North Dakota - Exec Order 2020-12 (3.13.20)
First Responders health care workers and all occupations included under NDCC 65-01-02 (11)(b)(1) who are exposed to COVID 19 in the course of employment may file for workers compensation coverage and may be eligible for up to fourteen days of wage replacement and medical coverage if quarantined.
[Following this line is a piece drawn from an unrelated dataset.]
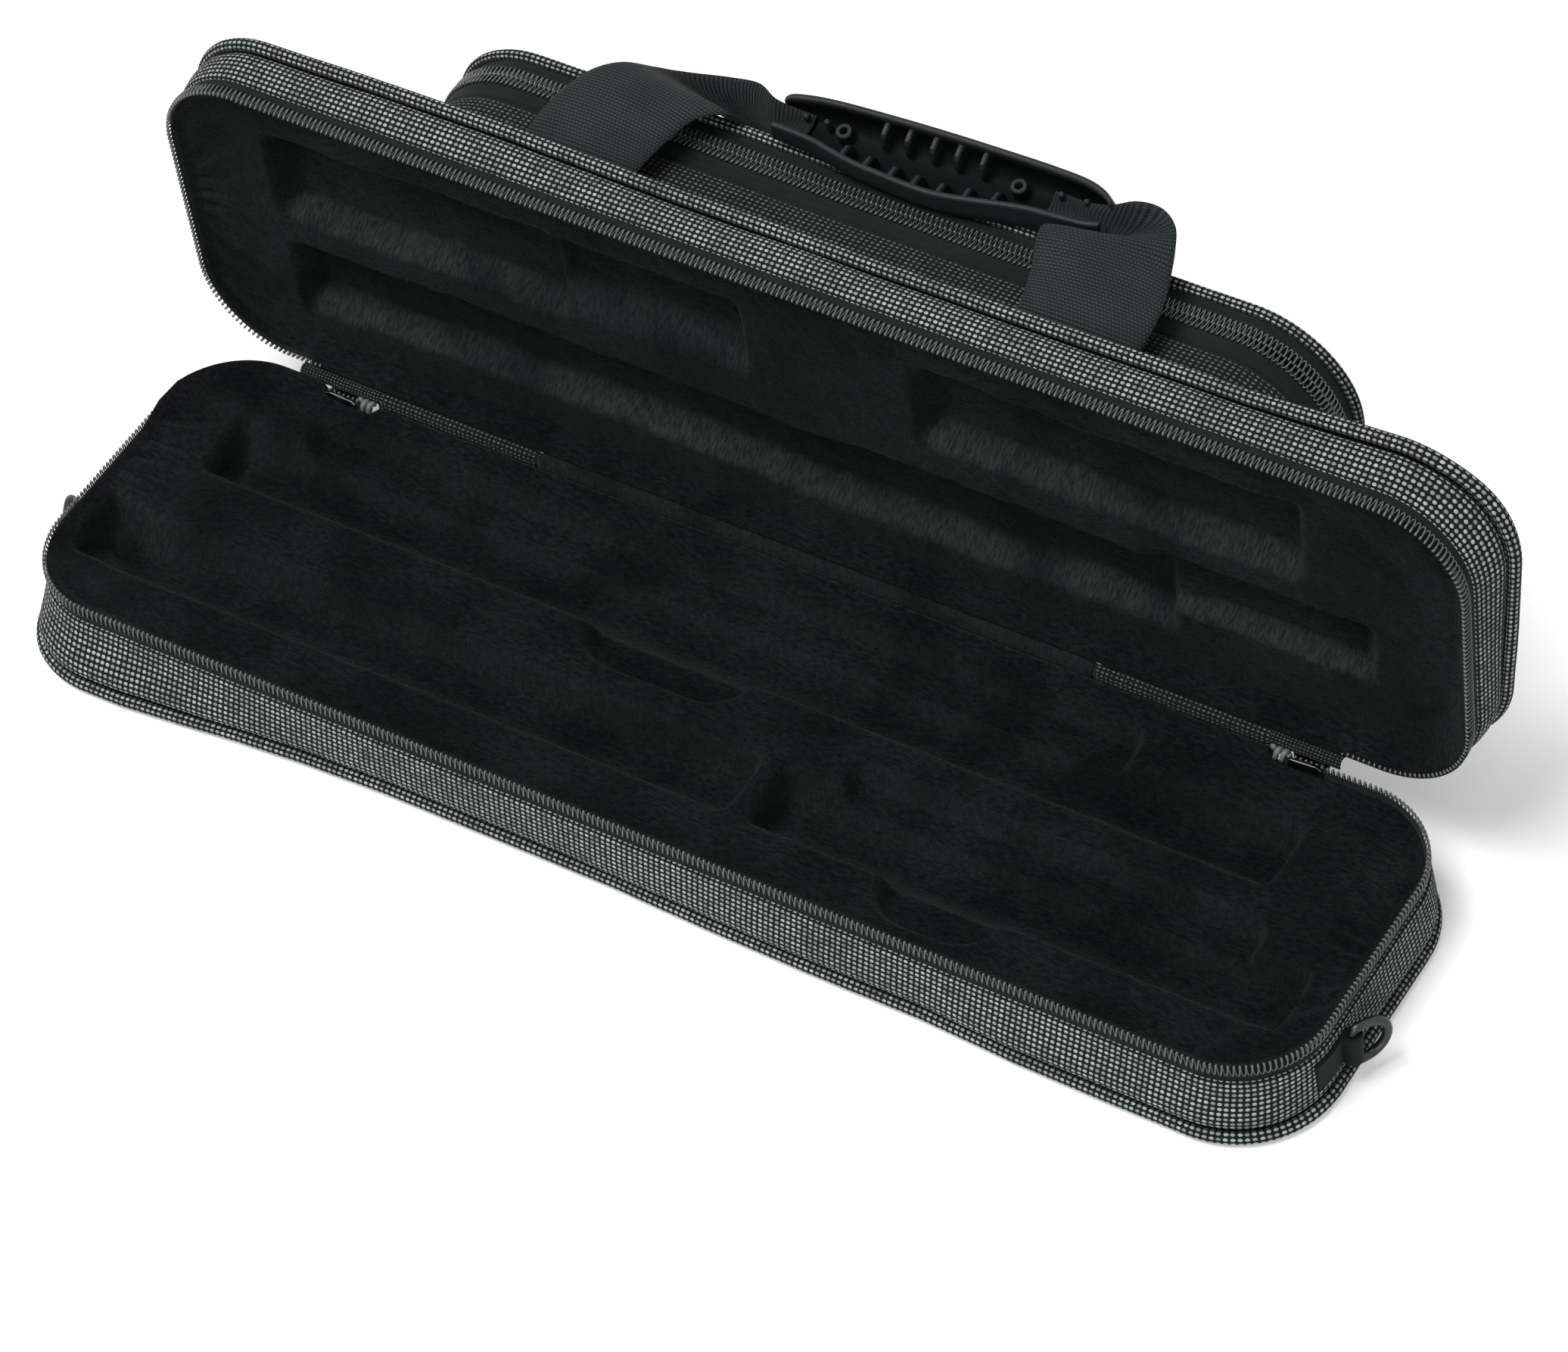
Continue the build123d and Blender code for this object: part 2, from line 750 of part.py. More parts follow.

|WC Agency Bulletin regarding existing exposure requirements|
All Regulated Entities are reminded that section 440.09, Florida Statutes, requires an employer to provide workers’ compensation coverage if the employee suffers a compensable injury arising out of work performed in the course and scope of employment. First responders, health care workers, and others that contract COVID-19 due to work-related exposure would be eligible for workers’ compensation benefits under Florida law. Insurers licensed to provide workers’ compensation coverage in Florida are reminded of this statutory requirement, which must be applied on a non-discriminatory basis. The OIR expects workers’ compensation insurers to comply with all of the provisions of Florida’s Workers’ Compensation Law and will take appropriate action in the event of non-compliance.